Gary Johnson Returns to Cave with Corpse of Jill Stein, Content with his Meager Victory

CHIHUAHUAN DESERT, N.M.—The olive sands of the New Mexican desert are at peace once again as former Governor Gary Johnson returns to his cavernous subterranean home. He now prepares for slumber after a humiliating defeat in the 2016 presidential election. But Johnson, who built the entirety of his campaign on his falsely presumed likability among human beings, won’t be returning alone. He will fuel his winter hibernation with the stringy meat from the body of Jill Stein, Green Party electorate and makeshift consolation prize.

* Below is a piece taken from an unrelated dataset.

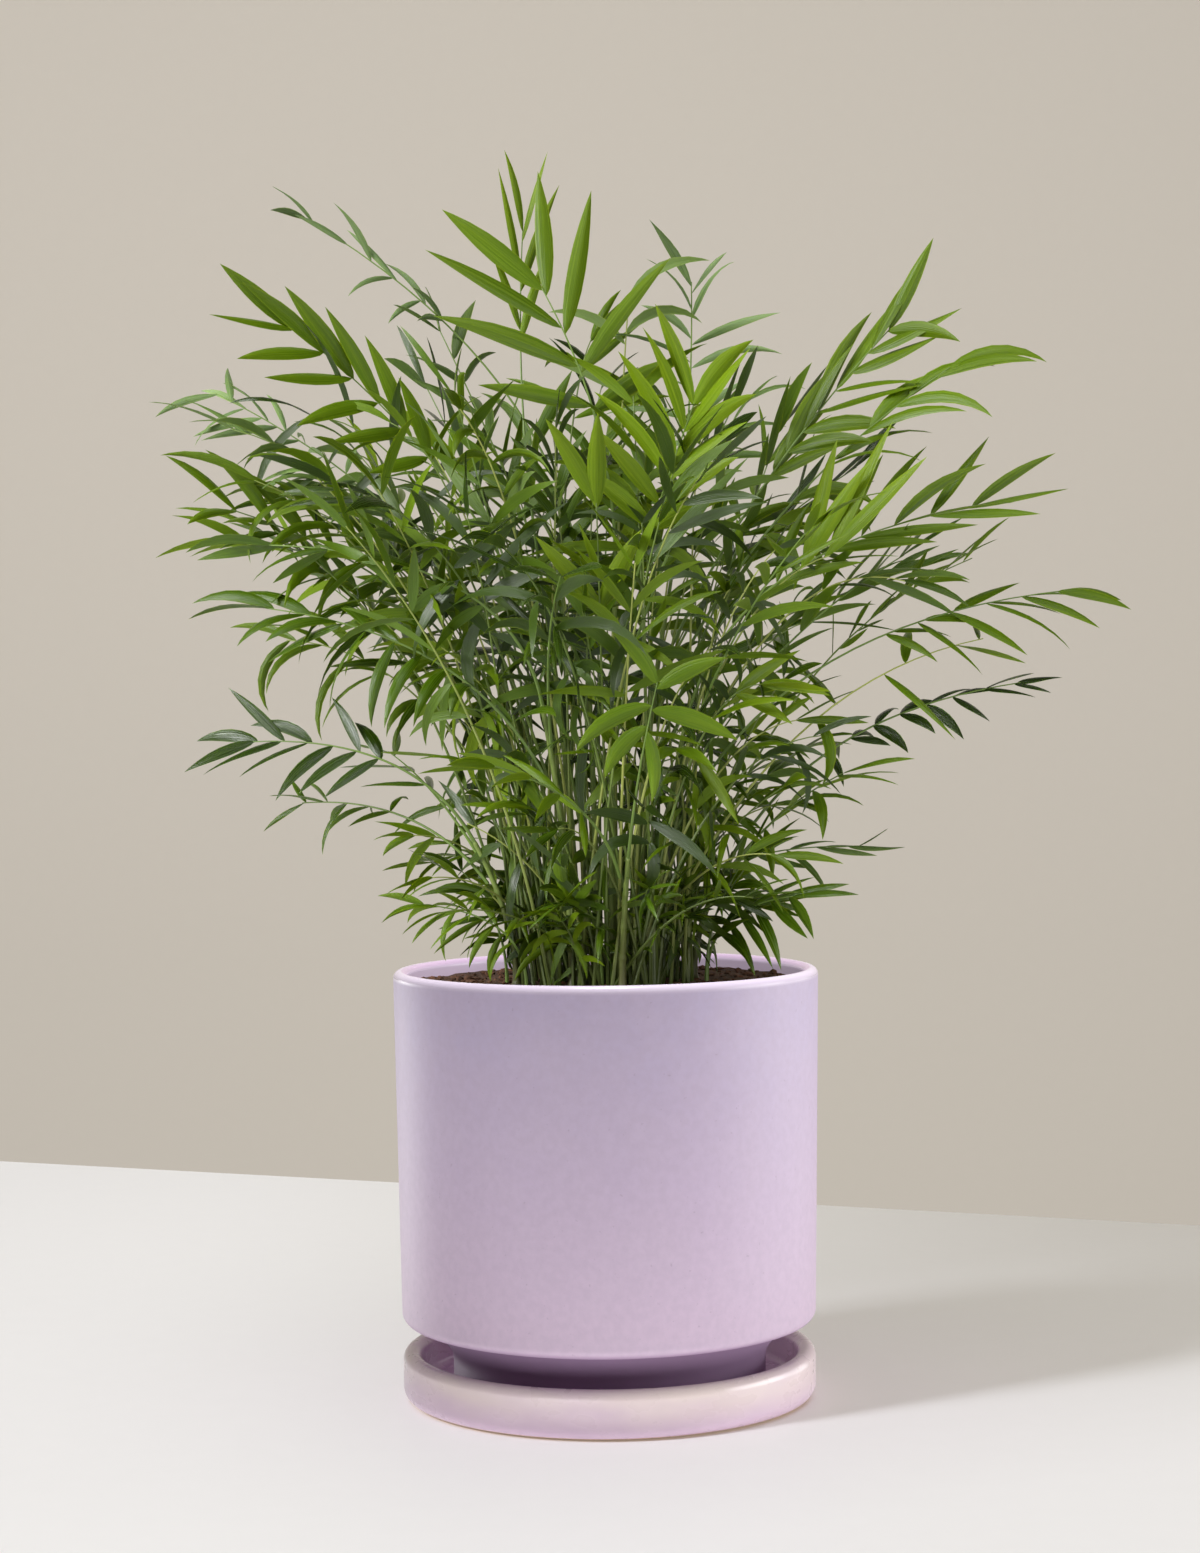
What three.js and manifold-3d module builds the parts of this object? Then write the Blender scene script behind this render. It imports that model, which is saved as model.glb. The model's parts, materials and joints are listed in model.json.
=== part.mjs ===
// A parlour palm clump in a straight glazed pot that stands on its saucer.
// Millimetres, +Z up. The origin is the centre of the saucer's flat underside, and -Y is the front.
import * as THREE from 'three';
import { mergeVertices } from 'three/addons/utils/BufferGeometryUtils.js';
import Module from 'manifold-3d';

const wasm = await Module();
wasm.setup();

// Driving dimensions
const clearance = 0.3;            // gap kept between pieces that touch
const pot = {
  height: 217, topRadius: 108, bottomRadius: 105.3, wall: 7,
  shoulder: 39, shoulderRound: 5, footRadius: 88, floorThickness: 9, drainRadius: 7,
};
const saucer = { height: 24.5, radius: 105, baseRadius: 99, rim: 9.5, floor: 6 };
const roundSides = 40;
const soilDrop = 7;               // soil below the pot's rim
const ground = pot.height - soilDrop;

// Stems stand in three rings. Heights and reaches are above the soil and out from the pot's axis.
const stemRings = [
  { name: 'inner', count: 4, footRing: 15, height: 190, reach: 32, start: 20, holdsAbove: 270 },
  { name: 'middle', count: 4, footRing: 32, height: 132, reach: 56, start: -30, holdsAbove: 155 },
  { name: 'outer', count: 4, footRing: 47, height: 66, reach: 68, start: 12, holdsAbove: 75 },
];
const stem = { footRadius: 2.8, flare: 1.35, tipRadius: 1.8, sides: 6, steps: 7 };
const stemJitter = { azimuth: 10, height: 0.1, reach: 0.1 };
const soilRing = 40;              // where the lowest fronds rise from the soil
const rib = { stalkRadius: 1.35, tipRadius: 0.5, sides: 3, steps: 8 };
const leaf = {
  thick: 0.022, widestAt: 0.42, rootSink: 0.1, smallPairs: 6, largePairs: 7, largeFrom: 46,
};
const seatSpacing = 0.13;         // share of a stem's height between the fronds it carries

// Fronds that draw the crown's outline. at: where the rib ends, right, back and above the soil.
// blade: the leafy share of the rib. leaf: longest leaflet. broad: its width over its length.
// turn: degrees that the blade's upper face turns to the front. open: spread of the leaflets.
// hang: how far leaflets droop, as a share of their length. pairs: of leaflets, where named here.
const outlineFronds = [
  { at: [-38, 4, 384], blade: 0.25, leaf: 50, broad: 0.1, turn: 60, open: 0.2, hang: 0, pairs: 4 },
  { at: [-28, -30, 348], blade: 0.42, leaf: 78, broad: 0.15, turn: 75, open: 1, hang: 0, pairs: 5 },
  { at: [-154, -18, 332], blade: 0.48, leaf: 54, broad: 0.19, turn: 65, open: 0.95, hang: 0.02 },
  { at: [-154, 48, 399], blade: 0.26, leaf: 30, broad: 0.15, turn: 40, open: 0.8, hang: 0.1 },
  { at: [-198, 22, 304], blade: 0.52, leaf: 42, broad: 0.15, turn: 35, open: 0.85, hang: 0.12 },
  { at: [-184, -24, 240], blade: 0.55, leaf: 52, broad: 0.16, turn: 50, open: 0.9, hang: 0.25 },
  { at: [-166, -40, 190], blade: 0.6, leaf: 50, broad: 0.18, turn: 25, open: 0.9, hang: 0.35 },
  { at: [-178, -8, 124], blade: 0.45, leaf: 42, broad: 0.18, turn: 55, open: 0.95, hang: 0.3 },
  { at: [-156, 24, 92], blade: 0.4, leaf: 28, broad: 0.16, turn: 25, open: 0.9, hang: 0.5 },
  { at: [-93, -30, 42], blade: 0.65, leaf: 34, broad: 0.15, turn: 20, open: 0.85, hang: 0.3 },
  { at: [148, -6, 330], blade: 0.5, leaf: 60, broad: 0.17, turn: 45, open: 0.75, hang: 0.05 },
  { at: [174, -34, 306], blade: 0.55, leaf: 56, broad: 0.16, turn: 30, open: 0.7, hang: 0.35 },
  { at: [188, -18, 238], blade: 0.55, leaf: 58, broad: 0.15, turn: 45, open: 0.65, hang: 0.1 },
  { at: [168, 44, 212], blade: 0.6, leaf: 52, broad: 0.15, turn: 25, open: 0.8, hang: 0.2 },
  { at: [236, -14, 196], blade: 0.5, leaf: 52, broad: 0.15, turn: 25, open: 0.6, hang: 0.45 },
  { at: [214, 6, 150], blade: 0.5, leaf: 42, broad: 0.19, turn: 35, open: 0.8, hang: 0.35 },
  { at: [134, 32, 66], blade: 0.45, leaf: 34, broad: 0.16, turn: 30, open: 0.8, hang: 0.3 },
  { at: [94, -30, 44], blade: 0.6, leaf: 46, broad: 0.14, turn: 45, open: 0.85, hang: 0.15 },
  { at: [48, 18, 358], blade: 0.45, leaf: 46, broad: 0.17, turn: 50, open: 0.9, hang: 0.15 },
  { at: [46, -66, 286], blade: 0.5, leaf: 60, broad: 0.18, turn: 60, open: 0.8, hang: 0 },
  { at: [26, -100, 150], blade: 0.5, leaf: 50, broad: 0.2, turn: 30, open: 1, hang: 0.25 },
  { at: [132, 18, 262], blade: 0.5, leaf: 64, broad: 0.14, turn: 55, open: 0.55, hang: 0 },
  { at: [82, 56, 306], blade: 0.5, leaf: 38, broad: 0.17, turn: 30, open: 0.9, hang: 0.1 },
  { at: [-84, 44, 340], blade: 0.5, leaf: 42, broad: 0.18, turn: 40, open: 0.9, hang: 0.1 },
];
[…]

Descending into the maw of rocky darkness, Johnson had a few deflated thoughts to get off his chest.

“We all knew I wasn’t gonna bring in the biggest numbers but wow. Who would have seen this coming? I guess if you listen to the experts, the polls and literally anything I’ve ever said, my defeat seemed preordained. But it was a shot out of right field for me.” Removing his trademark sport coat and high-cut jeans as he spoke, Johnson revealed a nearly translucent body of skin and bones.

“Say what you will about Gary Johnson, I ran a fair campaign that I can be proud of. At the end of the day, at least I’ll have a full belly during the blood moon, and that’s all a simple guy like me could ask for.”

Jill Stein’s rotting carcass could not be reached for comment.